In specific, the PBOC refers to three factors to determine the reference rate:

  • The closing rate on the previous trading day, quoted by China’s interbank participants.
  • Changes in demand and supply in the foreign exchange market.
  • Moves in major currencies.

IS CHINA’S EXCHANGE RATE FIXED OR FLOATING?

China implements a managed-floating exchange rate regime, which is neither free-floating nor fully controlled. If we say a free-floating system is the white color and a fully-controlled system is black, the Yuan’s color is grayish-white. Currently, the Yuan exchange rate system is moving towards the direction of free-floating, under the reforms by the PBOC.

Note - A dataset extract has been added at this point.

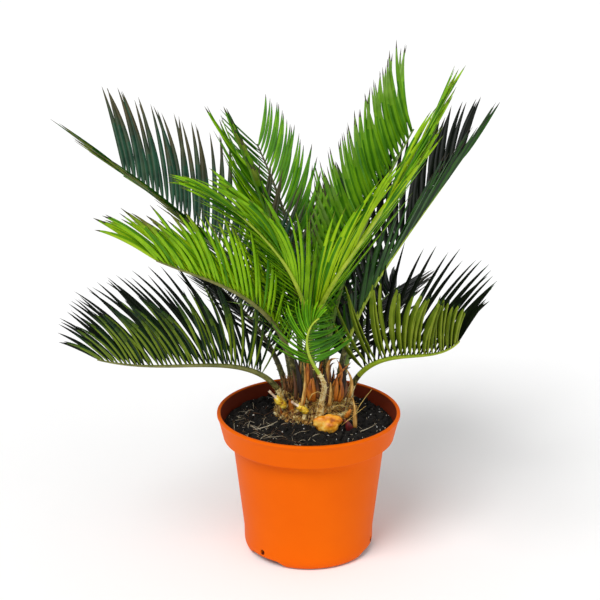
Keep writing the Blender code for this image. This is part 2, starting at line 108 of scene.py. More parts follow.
# Leaf tints, each a darker and a lighter tone that a leaflet drifts between
leafTints = {
    # The next two tints are painted shade: near-black and dark green for leaflets, rows and whole fronds that
    # lie in shadow
    "leafNight": ((5, 10, 5), (16, 24, 12)),
    "leafShade": ((10, 34, 12), (26, 56, 22)),
    "leafBlue": ((14, 50, 34), (34, 78, 54)),
    "leafSlate": ((34, 56, 40), (58, 82, 58)),
    "leafDusk": ((54, 52, 30), (76, 72, 44)),
    "leafDeep": ((24, 70, 4), (46, 98, 10)),
    "leafMid": ((54, 112, 4), (82, 140, 12)),
    "leafFresh": ((88, 146, 4), (116, 170, 12)),
    # The next two tints are partly the young leaflets' own yellow-green and partly painted light that shines
    # through them
    "leafBright": ((116, 168, 4), (144, 192, 16)),
    "leafLime": ((146, 184, 6), (172, 206, 26)),
    "leafOlive": ((84, 108, 10), (110, 132, 24)),
    "leafReed": ((120, 142, 30), (144, 162, 52)),
    "leafMist": ((100, 142, 48), (132, 170, 76)),
    "leafStraw": ((92, 96, 34), (116, 116, 50)),
    "leafDryTip": ((40, 36, 20), (56, 50, 32)),
}
leafFinish = dict(grain=70.0, roughness=(0.4, 0.52), specular=0.18, bump=0.25, bumpGrain=900.0)
finishes = {}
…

Chinese Yuan's managed-floating exchange rate system

IS THE YUAN PEGGED TO THE USD?

In the onshore market, the Yuan rate is allowed to float within 2% above or below the reference rate. The trading band is determined by the PBOC as well. It is expected to stay unchanged for a long time once it is set, unlike the daily reference rate.

The band was first introduced and set to be 0.3% in 1994. It was raised to 0.5% in 2007 and then to 1% in 2012. The current 2% limit was set in 2014.

Chinese Yuan's 2% trading band

THE ROLE OF CHINA’S CENTRAL BANK IN MANAGING THE YUAN

Yuan’s onshore rate (CNY) and offshore rate (CNH) can impact each other under the current managed-floating exchange rate system. China’s Central Bank can also impact the Yuan prices through policy tools.

What is the Chinese Yuan?: Everything Traders Should Know
  1. Market forces can impact all three rates but may in different degrees. As China’s financial markets are not fully-opened, external factors could bring a reduced impact to the onshore CNY market than they may do in a fully-opened market. As China continues to open up its financial markets and promote the Yuan’s globalization process, the onshore CNY could move towards a free-floating currency further.
  2. The PBOC can directly guide the onshore CNY rate through the daily reference rate and the trading band. As the CNY and CNH are correlated, the impact will be passed to the offshore Yuan too.
  3. When the CNH market is extremely volatile, the central bank can intervene the market using uncommon measures, such as hiking the CNH borrowing costs to squeeze out Yuan sellers. An example is that on January 12, 2016, the overnight Hong Kong Interbank Borrowing Rate (HIBOR O/N) jumped to 66.82% from below 3% on average.

As market forces and the PBOC’s influence may work differently in the onshore and offshore markets, we may see discrepancies between the CNY and CNH prices from time to time.

Follow the DailyFX Central Bank Calendar for the latest update on central bank rates.

THE ROLE OF SAFE AND CFETS IN MANAGING THE YUAN

Most traders may have heard of the PBOC, but it is not the only regulator with a say on Yuan rates. There is another regulator and one subsidiary of the PBOC that can impact the Yuan’s exchange rate.

State Administration of Foreign Exchange (SAFE) is an administrative agency that develops foreign exchange policies and regulates the foreign exchange market. It is a deputy-ministerial-level agency and half-level lower than the PBOC; the latter is a ministerial-level state agency. The PBOC and SAFE combined is equivalent to the Federal Reserve in the US.

As stated above, the PBOC determines the reference rate on a daily basis. The rate is not released directly by the headquarters in Beijing. Instead, it is announced by China Foreign Exchange Trade System (CFETS) Center, a subsidiary of PBOC in Shanghai. Besides the daily reference rate, the CFETS reports other important rates, such as swaps, bonds and Yuan indices.

China's Central Bank's role in managing the Yuan

THE FINANCIAL CENTER OF CHINA: IS IT BEIJING, SHANGHAI OR HONG KONG?

The Beijing-Shanghai-Hong Kong mechanism is not set randomly. It highlights the fact that Beijing is the political center, Shanghai is the onshore financial center and Hong Kong is the offshore financial center.

Policies are normally developed in the political center and then applied in the active markets such as Shanghai and Hong Kong. This is why China introduced the Shanghai-Hong Kong Stock Connect, a trading link allows overseas investors to purchase Yuan-denominated stocks in China.